_WHAT IS REQUIRED:_ Every line of the records below should be restated exactly.

▽

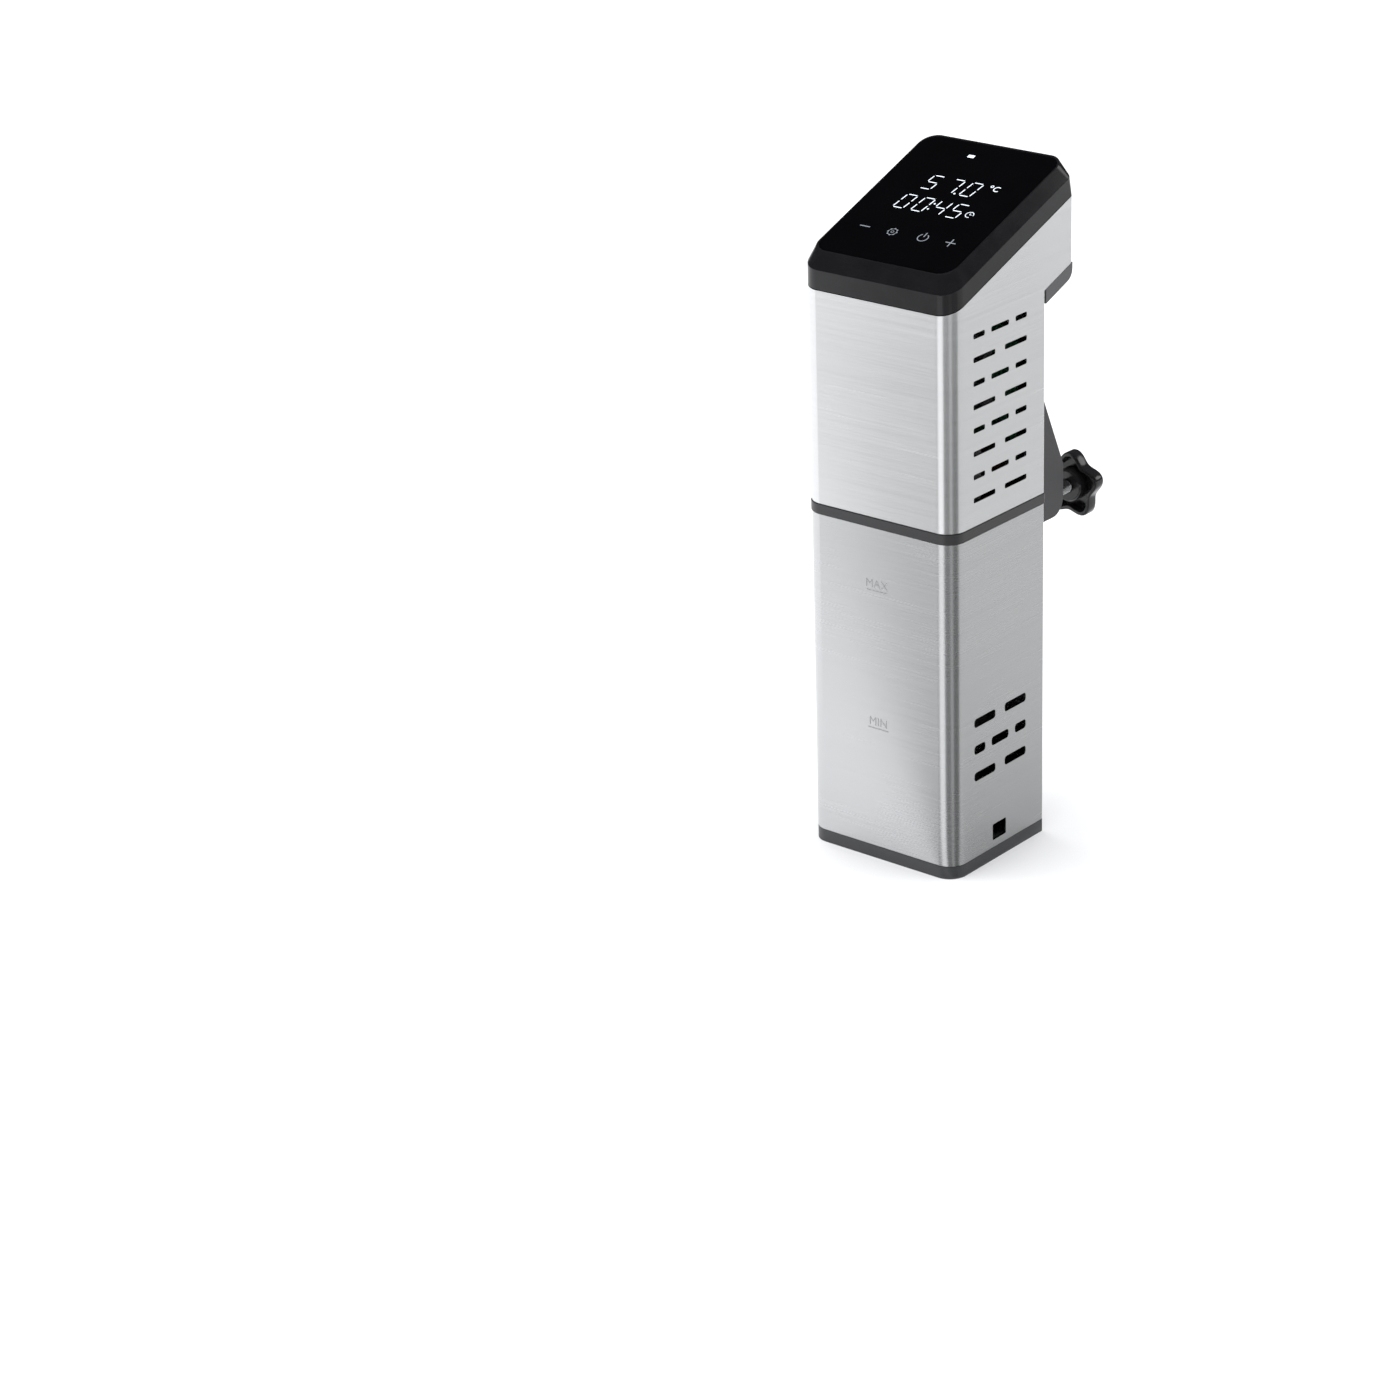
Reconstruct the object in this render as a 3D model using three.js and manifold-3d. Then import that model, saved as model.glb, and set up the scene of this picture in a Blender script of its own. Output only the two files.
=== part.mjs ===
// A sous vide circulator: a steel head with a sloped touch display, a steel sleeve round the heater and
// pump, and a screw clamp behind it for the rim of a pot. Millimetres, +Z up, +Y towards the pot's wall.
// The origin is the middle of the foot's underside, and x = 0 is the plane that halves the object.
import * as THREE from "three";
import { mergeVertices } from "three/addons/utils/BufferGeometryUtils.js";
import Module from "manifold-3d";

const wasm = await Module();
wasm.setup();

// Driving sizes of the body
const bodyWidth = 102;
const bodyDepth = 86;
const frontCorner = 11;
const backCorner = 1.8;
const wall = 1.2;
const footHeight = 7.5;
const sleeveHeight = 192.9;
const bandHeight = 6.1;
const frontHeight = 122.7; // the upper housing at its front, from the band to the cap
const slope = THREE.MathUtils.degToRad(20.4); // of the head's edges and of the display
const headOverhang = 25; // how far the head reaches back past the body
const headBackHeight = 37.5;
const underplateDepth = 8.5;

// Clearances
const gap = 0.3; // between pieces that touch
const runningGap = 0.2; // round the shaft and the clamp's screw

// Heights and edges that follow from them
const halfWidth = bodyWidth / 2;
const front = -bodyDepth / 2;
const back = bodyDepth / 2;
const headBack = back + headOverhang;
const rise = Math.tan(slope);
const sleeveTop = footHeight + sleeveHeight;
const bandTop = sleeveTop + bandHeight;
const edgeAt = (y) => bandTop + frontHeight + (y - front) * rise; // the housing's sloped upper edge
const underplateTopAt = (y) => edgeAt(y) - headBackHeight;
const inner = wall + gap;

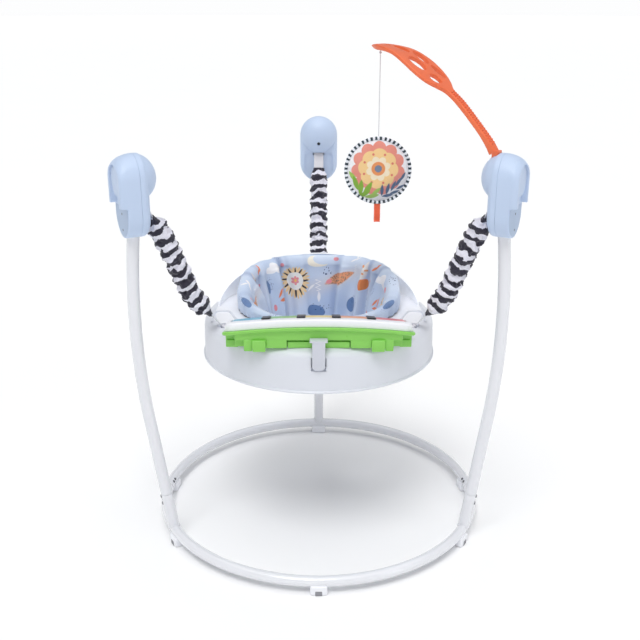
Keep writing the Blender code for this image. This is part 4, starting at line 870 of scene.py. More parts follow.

△

_EXPECTED ANSWER:_
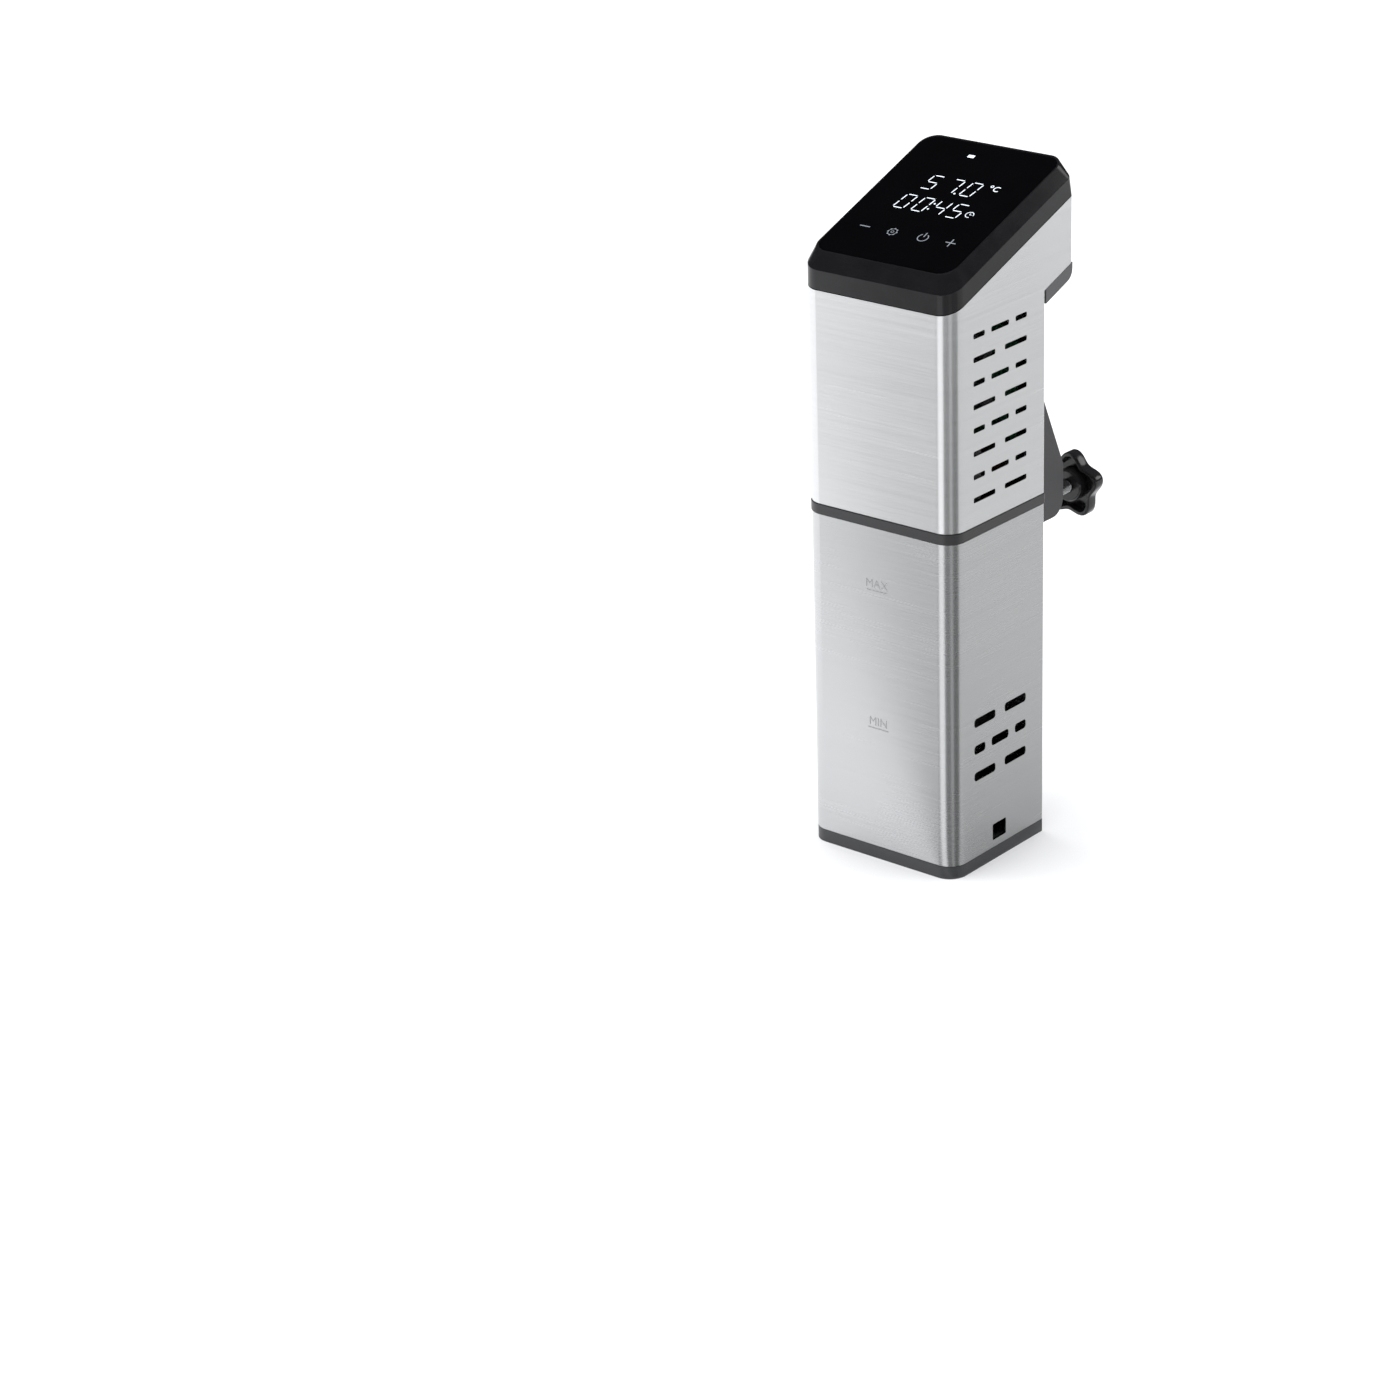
Reconstruct the object in this render as a 3D model using three.js and manifold-3d. Then import that model, saved as model.glb, and set up the scene of this picture in a Blender script of its own. Output only the two files.
=== part.mjs ===
// A sous vide circulator: a steel head with a sloped touch display, a steel sleeve round the heater and
// pump, and a screw clamp behind it for the rim of a pot. Millimetres, +Z up, +Y towards the pot's wall.
// The origin is the middle of the foot's underside, and x = 0 is the plane that halves the object.
import * as THREE from "three";
import { mergeVertices } from "three/addons/utils/BufferGeometryUtils.js";
import Module from "manifold-3d";

const wasm = await Module();
wasm.setup();

// Driving sizes of the body
const bodyWidth = 102;
const bodyDepth = 86;
const frontCorner = 11;
const backCorner = 1.8;
const wall = 1.2;
const footHeight = 7.5;
const sleeveHeight = 192.9;
const bandHeight = 6.1;
const frontHeight = 122.7; // the upper housing at its front, from the band to the cap
const slope = THREE.MathUtils.degToRad(20.4); // of the head's edges and of the display
const headOverhang = 25; // how far the head reaches back past the body
const headBackHeight = 37.5;
const underplateDepth = 8.5;

// Clearances
const gap = 0.3; // between pieces that touch
const runningGap = 0.2; // round the shaft and the clamp's screw

// Heights and edges that follow from them
const halfWidth = bodyWidth / 2;
const front = -bodyDepth / 2;
const back = bodyDepth / 2;
const headBack = back + headOverhang;
const rise = Math.tan(slope);
const sleeveTop = footHeight + sleeveHeight;
const bandTop = sleeveTop + bandHeight;
const edgeAt = (y) => bandTop + frontHeight + (y - front) * rise; // the housing's sloped upper edge
const underplateTopAt = (y) => edgeAt(y) - headBackHeight;
const inner = wall + gap;

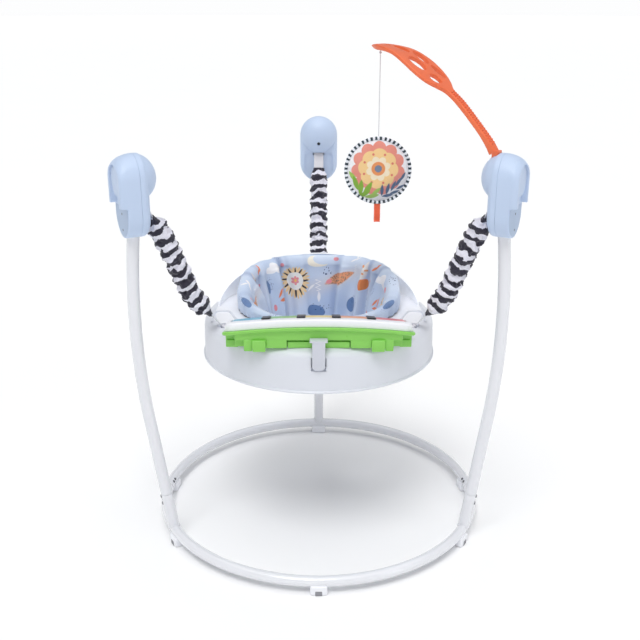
Keep writing the Blender code for this image. This is part 4, starting at line 870 of scene.py. More parts follow.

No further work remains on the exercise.